Children under threat

By our correspondents
July 27, 2017

The duty of the family to the child; and the state to its newest members is considered sacred. But this sacred duty has been constantly neglected throughout the globe. How else can the failure to vaccinate one in 10 children for deadly diseases be understood? With the world no longer living in the dark ages, many a fatal illness can now be eradicated through proper vaccination practices. However, the abysmal failure to fulfill our duties to children has continued. Almost 13 million infants did not receive any vaccinations in 2016. Another 6.6 million infants did not complete their three dose DTP immunisation course. No country seems to have done better or worse in the statistics. Around 7.3 million of these children live in fragile situations; and 4 million of these children live in three countries – Afghanistan, Nigeria and Pakistan. The dangers posed by new diseases are being compounded by the failure to eliminate diseases we have already learned to control.

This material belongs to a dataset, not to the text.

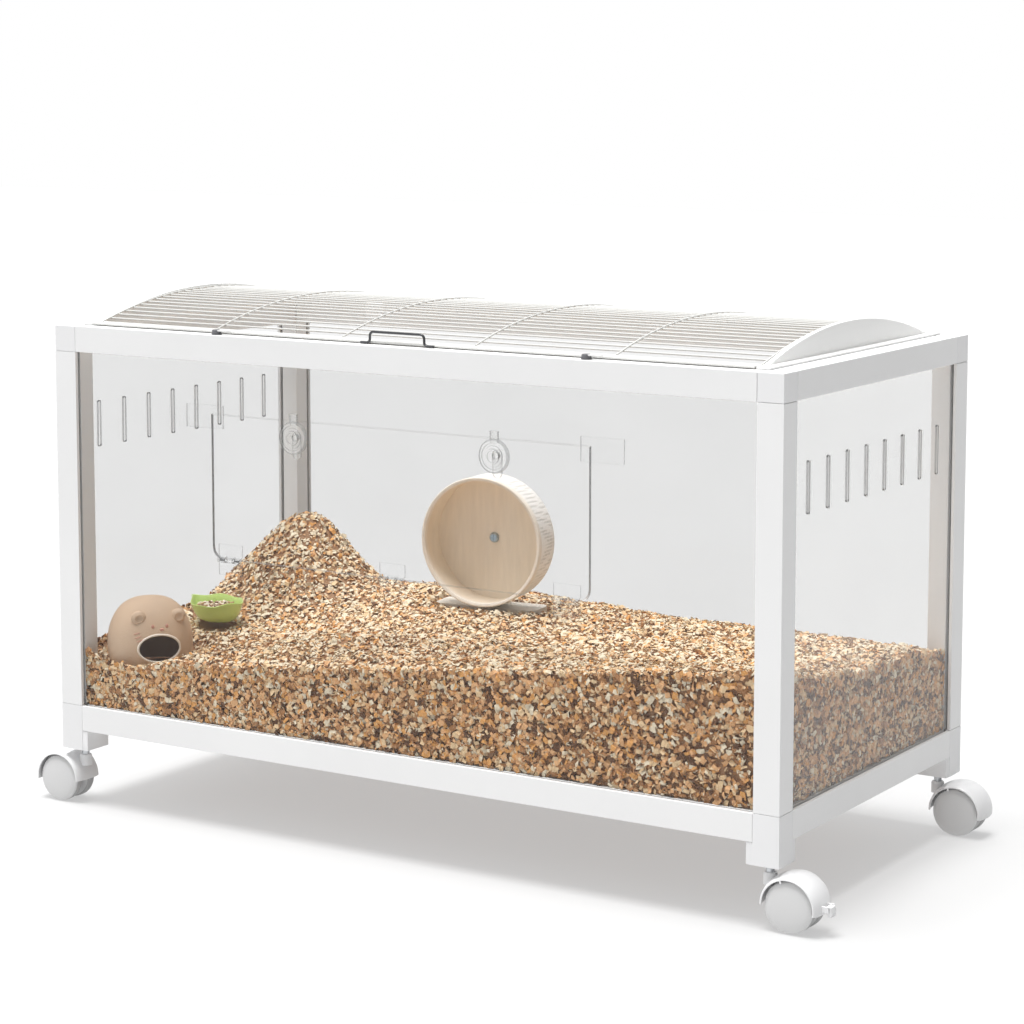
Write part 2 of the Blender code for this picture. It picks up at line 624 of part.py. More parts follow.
def brake_lever():
    """Lever with its pin, about the pin's axis."""
    outline = arc((0, 0), 0.0028, 100, 235, 6)
    outline += [(0.0010, -0.0080), (0.0052, -0.0088), (0.0060, -0.0040), (0.0050, 0.0022)]
    bm = move(plate(outline, [], 0.0112), standing("XZ", -0.0056))
    return combined("brake_lever", bm, ("UNION", rod(0.0014, 0.0168, 10, (0, -0.0084, 0), "Y")))


def add_casters(white, grey):
    plain, braked, wheels, lever = caster_body(False), caster_body(True), wheel_pair(), brake_lever()
    for name, heading in CASTERS.items():
        sx, sy = CORNERS[name]
        edge_y = Y_FRONT if sy < 0 else Y_BACK
        pivot = Vector((sx * (WIDTH / 2 - FOOT / 2), edge_y - sy * FOOT / 2, 0))
        turn = math.radians(heading)
        swivel = axis_empty("caster_%s_swivel" % name, pivot)
        add("caster_%s_body" % name, braked if name in BRAKED else plain, white, pivot, turn, swivel)
        ahead = Vector((math.cos(turn), math.sin(turn), 0))
        axle = pivot + ahead * TRAIL + Vector((0, 0, AXLE_Z))
        add("caster_%s_wheels" % name, wheels, grey, axle, turn, swivel)
        if name in BRAKED:
            hinge = pivot + ahead * LEVER_PIVOT[0] + Vector((0, 0, LEVER_PIVOT[1]))
            add("caster_%s_brake_lever" % name, lever, white, hinge, turn, swivel)


# ---------------------------------------------------------------- running wheel
def add_running_wheel(wood, steel):
    """Open drum on an axle bolt, with a stand that turns its face a little to the right."""
    wall, disc = 0.0040, 0.0040
    lying = Matrix.Rotation(-math.pi / 2, 4, "X")       # turned z becomes depth behind the rim
    drum = [(0.0042, DRUM_DEPTH - disc), (DRUM_RADIUS - wall, DRUM_DEPTH - disc), (DRUM_RADIUS - wall, 0),
            (DRUM_RADIUS, 0), (DRUM_RADIUS, DRUM_DEPTH), (0.0042, DRUM_DEPTH)]
    add("running_wheel", move(turned(drum, 36), lying), wood, DRUM_FRONT, DRUM_TURN)
    head_z = DRUM_DEPTH - disc - GAP
    back = DRUM_DEPTH + 0.0145
    bolt = [(0, head_z - 0.0030), (0.0050, head_z - 0.0030), (0.0065, head_z - 0.0010), (0.0065, head_z),
            (0.0037, head_z), (0.0037, back), (0, back)]
    add("wheel_axle_bolt", move(turned(bolt, 12), lying), steel, DRUM_FRONT, DRUM_TURN)
    drop = STAND_BASE - DRUM_FRONT.z
    front = DRUM_DEPTH + 0.0035
    base = boxes(((-0.074, 0.019, drop), (0.066, front + 0.014, drop + 0.0075)),
                 ((-0.016, front, drop), (0.016, front + 0.009, 0.018)))
    hole = rod(0.0040, 0.030, 12, (0, front - 0.005, 0), "Y")
    add("wheel_stand", combined("wheel_stand", base, ("DIFFERENCE", hole)), wood, DRUM_FRONT, DRUM_TURN)


# ---------------------------------------------------------------- bowl and house
def leaf_radius(angle):
    """Outline of the leaf bowl as a share of its half size: round, with a pointed tip to the left."""
    tip = math.exp(-((abs(angle) - math.pi) / 0.30) ** 2)
    lobe = 0.04 * math.cos(3 * angle)
    return 1.0 + 0.34 * tip + lobe


def add_bowl(green):
    """Leaf-shaped bowl: an outer skin, a rim and an inner skin, closed at top and bottom."""
    count, half_x, half_y = 24, 0.0380, 0.0300
    rings = ((0.55, 0.0), (0.86, 0.010), (1.00, 0.027), (0.93, 0.027), (0.78, 0.011), (0.48, 0.0035))
    bm = bmesh.new()
    rows = []
    for share, z in rings:
        row = []
        for n in range(count):
            angle = 2 * math.pi * n / count - math.pi
            reach = share * (1 + (leaf_radius(angle) - 1) * share)
            row.append(bm.verts.new((half_x * reach * math.cos(angle), half_y * reach * math.sin(angle), z)))
        rows.append(row)
    for low, high in zip(rows, rows[1:]):
        for n in range(count):
            m = (n + 1) % count
            bm.faces.new((low[n], low[m], high[m], high[n]))
    bm.faces.new(rows[0][::-1])
    bm.faces.new(rows[-1])
    bmesh.ops.recalc_face_normals(bm, faces=bm.faces[:])
    add("food_bowl", bm, green, BOWL_CENTRE, BOWL_TURN)


def egg(half_x, half_y, height, low, steps, rows):
    """Rounded block from z = low, closed flat below, as the house's outer or inner form."""
    bm = bmesh.new()
    rings = []
    for row in range(rows):
        rise = math.radians(-28 + 108 * row / (rows - 1))
        share = math.copysign(abs(math.cos(rise)) ** 0.75, math.cos(rise))
        z = low + height * (math.sin(rise) + math.sin(math.radians(28))) / (1 + math.sin(math.radians(28)))
        ring = []
        for n in range(steps):
            angle = 2 * math.pi * n / steps
            bulge = (abs(math.cos(angle)) ** 2.4 + abs(math.sin(angle)) ** 2.4) ** (-1 / 2.4)
            ring.append(bm.verts.new((half_x * share * bulge * math.cos(angle),
                                      half_y * share * bulge * math.sin(angle), z)))
        rings.append(ring)
    for low_ring, high_ring in zip(rings, rings[1:]):
        for n in range(steps):
            m = (n + 1) % steps
            bm.faces.new((low_ring[n], low_ring[m], high_ring[m], high_ring[n]))
    bm.faces.new(rings[0][::-1])
    bm.faces.new(rings[-1])
    bmesh.ops.recalc_face_normals(bm, faces=bm.faces[:])
    return bm


def add_house(clay):
    """Hollow rounded hide, open below, with an oval doorway in front and two small ears."""
    wall = 0.005
    outer = egg(*HOUSE_HALF, HOUSE_HEIGHT, 0.0, 24, 9)
    inner = egg(HOUSE_HALF[0] - wall, HOUSE_HALF[1] - wall, HOUSE_HEIGHT - wall, -0.0005, 20, 8)
    doorway = move(rod(1.0, 1.0, 18), Matrix.Translation((0.005, -0.030, 0.0275))
                   @ Matrix.Rotation(math.pi / 2, 4, "X") @ Matrix.Diagonal((0.0255, 0.0165, 0.030, 1)))
    steps = [("DIFFERENCE", inner)]
    for x, y in ((-0.019, -0.0325), (0.031, -0.0285)):
        spot = Matrix.Translation((x, y, 0.065)) @ Matrix.Rotation(math.pi / 2, 4, "X")
        ear = move(rod(0.0085, 0.009, 12), spot)
        steps.append(("UNION", ear))
    steps.append(("DIFFERENCE", doorway))
    add("bear_house", combined("bear_house", outer, *steps), clay, HOUSE_CENTRE, HOUSE_TURN)


# ---------------------------------------------------------------- bedding
def bump(x, y, centre, spread):
    """Smooth hill of height 1 about a centre."""
    return math.exp(-((x - centre[0]) / spread[0]) ** 2 - ((y - centre[1]) / spread[1]) ** 2)


def bed_height(x, y):
    """Level of the loose bedding: it rises to the right, with a mound at the back left and flat pads."""
    back = y - Y_MID
    front_level = 0.195 + 0.107 * max(0.0, x + 0.285) - 0.012 * bump(x, 0, (-0.385, 0), (0.055, 1))
    front_level += 0.014 * bump(x, 0, (-0.495, 0), (0.035, 1))
    right = min(1.0, max(0.0, (x + 0.30) / 0.14))
    ridge = 0.208 + 0.028 * right + 0.008 * bump(x, 0, (-0.06, 0), (0.13, 1))
    share = 1 - (1 - min(1.0, max(0.0, (back + 0.234) / 0.334))) ** 1.8
    level = front_level + (ridge - front_level) * share
    level -= 0.020 * max(0.0, (back - 0.10) / 0.134) ** 2
    level += 0.116 * bump(x, back, (-0.390, 0.130), (0.100 if x < -0.390 else 0.085, 0.075))
    level += 0.018 * bump(x, back, (-0.21, 0.12), (0.11, 0.09))
    pads = ((DRUM_FRONT.x - 0.010, DRUM_FRONT.y + 0.041, 0.112, 0.062, STAND_BASE),
            (BOWL_CENTRE.x, BOWL_CENTRE.y, 0.074, 0.064, BOWL_CENTRE.z),
            (HOUSE_CENTRE.x, HOUSE_CENTRE.y, 0.084, 0.084, HOUSE_CENTRE.z))
    for pad_x, pad_y, half_x, half_y, pad_z in pads:
        if abs(x - pad_x) < half_x and abs(y - pad_y) < half_y:
            level = min(level, pad_z - 2 * GAP)
    return level


def add_bedding(shavings):
    """Loose fill: it reaches the panels above the rails and fits between the rails below."""
    clear = 0.0006
    wide, deep = WIDTH / 2 - RECESS - SHEET - clear, DEPTH / 2 - RECESS - SHEET - clear
    inner_x, inner_y = WIDTH / 2 - RAIL - clear, DEPTH / 2 - RAIL - clear
    across = [-inner_x + 2 * inner_x * n / 30 for n in range(31)]
    along = [Y_MID - inner_y + 2 * inner_y * n / 14 for n in range(15)]
    xs = [-wide] + across + [wide]
    ys = [Y_MID - deep] + along + [Y_MID + deep]
    shelf = RAIL_BASE + RAIL + clear

    def filled(i, j, k):
        side = i in (0, len(xs) - 2)
        end = j in (0, len(ys) - 2)
        return not (side and end) and (k == 1 or not (side or end))

    def place(x, y, level):
        return (x, y, (BED_BASE, shelf, bed_height(x, y))[level])

    bm = cell_solid(xs, ys, (0, 1, 2), filled, place)
    flat = [edge for edge in bm.edges if all(vert.co.z < shelf + clear for vert in edge.verts)]
    verts = [vert for vert in bm.verts if vert.co.z < shelf + clear]
    bmesh.ops.dissolve_limit(bm, angle_limit=0.001, verts=verts, edges=flat)
    add("bedding", bm, shavings)


# ---------------------------------------------------------------- assembly
def main():
    for existing in list(bpy.data.objects):
        bpy.data.objects.remove(existing)
    white = material("white_frame", (0.86, 0.86, 0.86), 0.42)
    connector = material("white_connector", (0.85, 0.85, 0.86), 0.48)
    clear = material("clear_acrylic", (0.90, 0.93, 0.94), 0.05, alpha=0.2)
    mesh_white = material("white_wire", (0.84, 0.84, 0.82), 0.38)
    dark = material("dark_wire", (0.05, 0.05, 0.055), 0.35, metallic=0.6)
    grey = material("grey_plastic", (0.66, 0.66, 0.66), 0.45)
    steel = material("zinc_bolt", (0.58, 0.62, 0.65), 0.30, metallic=1.0)
    wood = material("pale_wood", (0.66, 0.50, 0.33), 0.60)
    green = material("leaf_green", (0.36, 0.56, 0.12), 0.35)
    clay = material("sand_ceramic", (0.56, 0.41, 0.28), 0.70)
    shavings = material("wood_shavings", (0.56, 0.36, 0.20), 0.85)
    add_frame(white, connector)
    add_panels(clear)
    add_door(clear)
    add_lid(mesh_white, white, dark, grey)
    add_casters(connector, grey)
    add_running_wheel(wood, steel)
    add_bowl(green)
    add_house(clay)
    add_bedding(shavings)


main()
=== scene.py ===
"""Looks of the hamster cage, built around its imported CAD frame.

Metres, in the frame's axes: +X to the right along the front, +Y to the back, +Z up.
Every piece is modelled at rest, in place, and rides on the CAD body that it belongs to.
"""
import json
from math import asin, copysign, cos, degrees, exp, hypot, pi, radians, sin, sqrt

import bmesh
import bpy
import numpy as np
from mathutils import Matrix, Vector, noise


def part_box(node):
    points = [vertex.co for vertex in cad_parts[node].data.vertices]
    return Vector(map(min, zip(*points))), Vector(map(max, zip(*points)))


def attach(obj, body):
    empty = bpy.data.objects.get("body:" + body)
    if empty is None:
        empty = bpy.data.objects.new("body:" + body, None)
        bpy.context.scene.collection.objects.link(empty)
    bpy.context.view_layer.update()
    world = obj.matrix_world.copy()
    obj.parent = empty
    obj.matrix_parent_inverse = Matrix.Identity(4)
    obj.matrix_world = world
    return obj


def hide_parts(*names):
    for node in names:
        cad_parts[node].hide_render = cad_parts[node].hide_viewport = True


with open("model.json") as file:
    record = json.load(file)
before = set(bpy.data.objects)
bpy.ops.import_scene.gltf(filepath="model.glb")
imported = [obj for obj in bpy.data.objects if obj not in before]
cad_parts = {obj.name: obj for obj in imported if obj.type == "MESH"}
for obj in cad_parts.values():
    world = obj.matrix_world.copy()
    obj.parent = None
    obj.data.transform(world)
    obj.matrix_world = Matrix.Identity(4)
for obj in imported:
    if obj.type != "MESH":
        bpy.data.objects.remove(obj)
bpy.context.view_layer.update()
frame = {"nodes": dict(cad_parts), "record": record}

# Sizes that the CAD model shares, read from its nodes
FRONT_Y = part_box("front_top_rail")[0][1]
BACK_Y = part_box("back_top_rail")[1][1]
MID_Y = (FRONT_Y + BACK_Y) / 2
RIM_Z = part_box("front_top_rail")[1][2]
SHELF_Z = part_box("front_bottom_rail")[1][2]
PANEL_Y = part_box("front_panel")[0][1]
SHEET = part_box("front_panel")[1][1] - PANEL_Y
BED_LOW, BED_HIGH = (Vector(corner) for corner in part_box("bedding"))

# Lid
LID_Z = RIM_Z + 0.0025              # level of the mesh at its front and back edges
ARCH_HALF, ARCH_RISE = 0.205, 0.0285
MESH_HALF = 0.456
WIRE_COUNT = 29
WIRE_RADIUS = 0.0011
ROD_RADIUS = 0.0015
ROD_OUT = 0.0195                    # border rod's axis beyond the foot of the arch
ARCH_X = (-0.4549, -0.276, -0.092, 0.092, 0.276, 0.4549)
CLIP_X = (-0.34, 0.34)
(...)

The reasons underpinning low vaccine coverage are different. The fate of children who are born in the conflict zones across the Middle East and sub-Saharan Africa as well as those in war-torn parts of Afghanistan and Pakistan is sealed by geography. In places like the US, parents choosing not to vaccinate their children on the basis of conspiracy theories seal their fate. The WHO estimates that immunisation prevents between 2 and 3 million deaths per year. A concentrated campaign to target the most vulnerable children who are not provided vaccines would save so many more lives. The WHO has insisted that it is the ‘unreachable’ who must be reached through the expansion of healthcare facilities and immunisation campaigns. This is a difficult task. Brave health providers continue to operate in conflict zones, but there are never enough. Communities remain unreachable even by benevolent state apparatuses. Others are deliberately ignored. The lowest coverage remains in major conflict zones in Africa. The progress in vaccinations does not match the progress in the medical field. One of the major needs identified is pertaining to donor funding. While big programmes like polio eradication have bulk funding from external sources, some of the lesser known vaccines continue to get low support. Internally, countries are unwilling to spend big on vaccines when there has been no big outbreak of a certain disease in their populations. The lethargic response unpins why our children are at risk of more disease than ever since medical progress dealt small pox a death blow.